Despite its broadly welcoming attitude towards refugees, the large
numbers of people – about 2.75 million Syrian refugees and 400,000
asylum-seekers and refugees from other countries (primarily Afghanistan,
Iraq and Iran) – have inevitably placed a considerable strain both on
Turkey’s new asylum system and its capacity to meet people’s basic needs.

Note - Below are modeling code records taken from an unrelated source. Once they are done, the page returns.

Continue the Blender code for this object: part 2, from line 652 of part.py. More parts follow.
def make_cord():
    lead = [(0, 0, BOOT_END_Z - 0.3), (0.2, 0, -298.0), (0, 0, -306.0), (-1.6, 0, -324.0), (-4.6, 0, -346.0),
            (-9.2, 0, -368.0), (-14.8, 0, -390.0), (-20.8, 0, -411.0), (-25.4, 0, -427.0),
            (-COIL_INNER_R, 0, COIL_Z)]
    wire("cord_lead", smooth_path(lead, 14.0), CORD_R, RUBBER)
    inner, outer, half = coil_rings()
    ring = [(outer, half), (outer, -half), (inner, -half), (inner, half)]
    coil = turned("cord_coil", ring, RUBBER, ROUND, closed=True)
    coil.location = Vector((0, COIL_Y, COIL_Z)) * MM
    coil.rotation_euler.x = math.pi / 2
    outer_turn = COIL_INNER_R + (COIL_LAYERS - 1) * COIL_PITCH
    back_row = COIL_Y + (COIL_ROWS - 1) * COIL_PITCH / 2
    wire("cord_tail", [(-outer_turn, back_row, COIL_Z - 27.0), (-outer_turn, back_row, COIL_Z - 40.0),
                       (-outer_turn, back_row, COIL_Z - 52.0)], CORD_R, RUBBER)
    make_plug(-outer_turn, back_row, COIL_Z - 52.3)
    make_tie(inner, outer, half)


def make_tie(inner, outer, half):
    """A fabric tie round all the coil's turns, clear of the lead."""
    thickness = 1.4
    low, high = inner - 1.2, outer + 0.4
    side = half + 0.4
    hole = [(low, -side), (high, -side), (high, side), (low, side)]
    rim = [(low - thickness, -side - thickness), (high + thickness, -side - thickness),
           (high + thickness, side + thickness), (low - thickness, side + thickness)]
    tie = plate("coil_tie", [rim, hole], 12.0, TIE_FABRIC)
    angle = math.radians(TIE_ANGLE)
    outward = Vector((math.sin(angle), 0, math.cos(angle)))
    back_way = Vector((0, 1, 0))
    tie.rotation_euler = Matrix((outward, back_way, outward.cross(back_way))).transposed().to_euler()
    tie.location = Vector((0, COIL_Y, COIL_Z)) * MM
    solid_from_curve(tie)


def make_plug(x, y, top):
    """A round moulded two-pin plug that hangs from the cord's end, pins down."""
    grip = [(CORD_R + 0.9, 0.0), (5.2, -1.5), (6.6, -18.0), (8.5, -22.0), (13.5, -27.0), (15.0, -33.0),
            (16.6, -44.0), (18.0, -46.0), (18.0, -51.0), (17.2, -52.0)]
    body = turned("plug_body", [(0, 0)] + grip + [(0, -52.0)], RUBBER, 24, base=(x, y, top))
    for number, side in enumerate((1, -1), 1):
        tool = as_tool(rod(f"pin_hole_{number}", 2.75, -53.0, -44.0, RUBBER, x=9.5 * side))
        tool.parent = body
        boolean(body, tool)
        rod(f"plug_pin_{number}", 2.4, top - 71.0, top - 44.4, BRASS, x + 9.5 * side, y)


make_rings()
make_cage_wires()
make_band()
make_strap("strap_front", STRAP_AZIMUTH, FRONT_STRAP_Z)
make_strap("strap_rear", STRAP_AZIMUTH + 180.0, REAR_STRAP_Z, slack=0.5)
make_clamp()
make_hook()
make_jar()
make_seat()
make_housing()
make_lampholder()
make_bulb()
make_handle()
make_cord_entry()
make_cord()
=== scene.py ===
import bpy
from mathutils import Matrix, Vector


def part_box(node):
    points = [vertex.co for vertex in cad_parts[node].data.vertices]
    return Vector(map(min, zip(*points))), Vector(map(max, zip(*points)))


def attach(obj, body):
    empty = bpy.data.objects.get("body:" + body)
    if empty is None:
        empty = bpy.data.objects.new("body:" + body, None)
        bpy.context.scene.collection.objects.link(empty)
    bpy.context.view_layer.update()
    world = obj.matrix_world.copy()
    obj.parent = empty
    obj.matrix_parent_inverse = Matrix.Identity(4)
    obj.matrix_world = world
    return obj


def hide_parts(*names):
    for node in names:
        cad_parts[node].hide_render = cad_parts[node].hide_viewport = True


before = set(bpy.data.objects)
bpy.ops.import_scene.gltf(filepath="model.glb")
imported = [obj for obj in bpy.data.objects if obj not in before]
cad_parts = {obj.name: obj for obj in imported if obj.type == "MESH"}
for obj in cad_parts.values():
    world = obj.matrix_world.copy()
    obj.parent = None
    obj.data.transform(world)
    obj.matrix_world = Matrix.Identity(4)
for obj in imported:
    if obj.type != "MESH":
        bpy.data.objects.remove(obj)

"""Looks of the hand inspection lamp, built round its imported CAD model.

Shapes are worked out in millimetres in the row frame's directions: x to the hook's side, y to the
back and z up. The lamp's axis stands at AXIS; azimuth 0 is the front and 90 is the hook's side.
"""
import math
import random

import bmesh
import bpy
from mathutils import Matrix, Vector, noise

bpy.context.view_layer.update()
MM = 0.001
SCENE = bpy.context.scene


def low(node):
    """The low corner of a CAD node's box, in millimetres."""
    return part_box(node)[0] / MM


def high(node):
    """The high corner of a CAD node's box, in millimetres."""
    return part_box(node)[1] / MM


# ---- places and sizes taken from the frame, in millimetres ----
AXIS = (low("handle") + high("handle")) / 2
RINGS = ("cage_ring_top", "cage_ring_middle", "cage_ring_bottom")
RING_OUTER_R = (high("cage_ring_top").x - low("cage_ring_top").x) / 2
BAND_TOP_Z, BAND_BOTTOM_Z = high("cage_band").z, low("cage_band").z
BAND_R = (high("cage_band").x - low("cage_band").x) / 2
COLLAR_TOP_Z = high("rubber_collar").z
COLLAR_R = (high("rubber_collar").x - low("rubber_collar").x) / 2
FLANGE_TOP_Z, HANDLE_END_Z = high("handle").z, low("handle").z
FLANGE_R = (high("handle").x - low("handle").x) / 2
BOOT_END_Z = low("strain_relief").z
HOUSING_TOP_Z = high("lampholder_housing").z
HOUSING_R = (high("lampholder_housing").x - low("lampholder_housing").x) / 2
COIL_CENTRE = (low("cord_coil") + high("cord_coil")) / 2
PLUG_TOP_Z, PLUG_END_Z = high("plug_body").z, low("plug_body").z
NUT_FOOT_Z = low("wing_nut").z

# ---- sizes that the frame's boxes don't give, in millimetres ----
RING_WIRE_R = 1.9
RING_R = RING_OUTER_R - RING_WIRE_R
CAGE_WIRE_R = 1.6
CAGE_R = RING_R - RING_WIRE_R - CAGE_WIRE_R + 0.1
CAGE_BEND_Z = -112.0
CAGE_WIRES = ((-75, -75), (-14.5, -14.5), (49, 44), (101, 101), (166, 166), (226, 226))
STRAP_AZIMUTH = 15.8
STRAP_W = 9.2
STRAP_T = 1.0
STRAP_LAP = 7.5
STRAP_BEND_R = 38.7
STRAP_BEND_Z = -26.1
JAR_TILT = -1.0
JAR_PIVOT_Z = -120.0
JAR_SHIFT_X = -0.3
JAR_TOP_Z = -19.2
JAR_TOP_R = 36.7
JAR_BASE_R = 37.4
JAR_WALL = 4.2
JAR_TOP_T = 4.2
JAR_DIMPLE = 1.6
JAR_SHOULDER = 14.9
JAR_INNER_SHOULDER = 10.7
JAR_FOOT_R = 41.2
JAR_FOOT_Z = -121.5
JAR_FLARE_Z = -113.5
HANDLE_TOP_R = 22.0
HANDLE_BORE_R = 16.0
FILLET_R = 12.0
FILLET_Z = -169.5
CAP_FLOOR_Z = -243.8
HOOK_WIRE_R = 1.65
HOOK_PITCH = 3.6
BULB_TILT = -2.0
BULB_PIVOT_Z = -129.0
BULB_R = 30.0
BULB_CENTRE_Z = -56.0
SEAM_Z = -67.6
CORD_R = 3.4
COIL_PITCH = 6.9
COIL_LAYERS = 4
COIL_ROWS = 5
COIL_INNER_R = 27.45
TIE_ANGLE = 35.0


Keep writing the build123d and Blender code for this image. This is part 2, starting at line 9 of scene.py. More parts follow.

The report shows how the Turkish asylum system fails three crucial tests
required under international law for the return of asylum seekers to
Turkey to be lawful: status, durable solutions and subsistence.

1. Status

Turkey lacks the capacity to process asylum applications, meaning that
hundreds of thousands of asylum-seekers and refugees languish in legal
limbo for years at a time. The Turkish authorities have refused to
provide Amnesty International with asylum statistics. In April, however,
they reported having processed around 4,000 applications, or 1.5 percent
of the 266,000 applications registered with the UN Refugee Agency, in
2015.

2. Durable Solutions

Refugees should either be integrated in the country, resettled to
another country or, if safe, repatriated to their country of origin.
However, Turkey denies full refugee status, and with it integration, to
all non-European refugees, while the international community is failing
to provide anywhere close to sufficient resettlement options/places.
This leaves refugees in a double-bind, where they cannot build a new
life in Turkey but they have little hope of being offered the option to
resettle to another country in the coming years, if at all.

Faiza, (whose name has been changed) and her sister, both Afghans, fled
forced marriages in Iran and were recognized as refugees in Turkey. For
three years, they waited in vain for an interview at a resettlement
country’s embassy. In the end they did not see any option but to risk
their lives in a smuggler’s boat to Greece.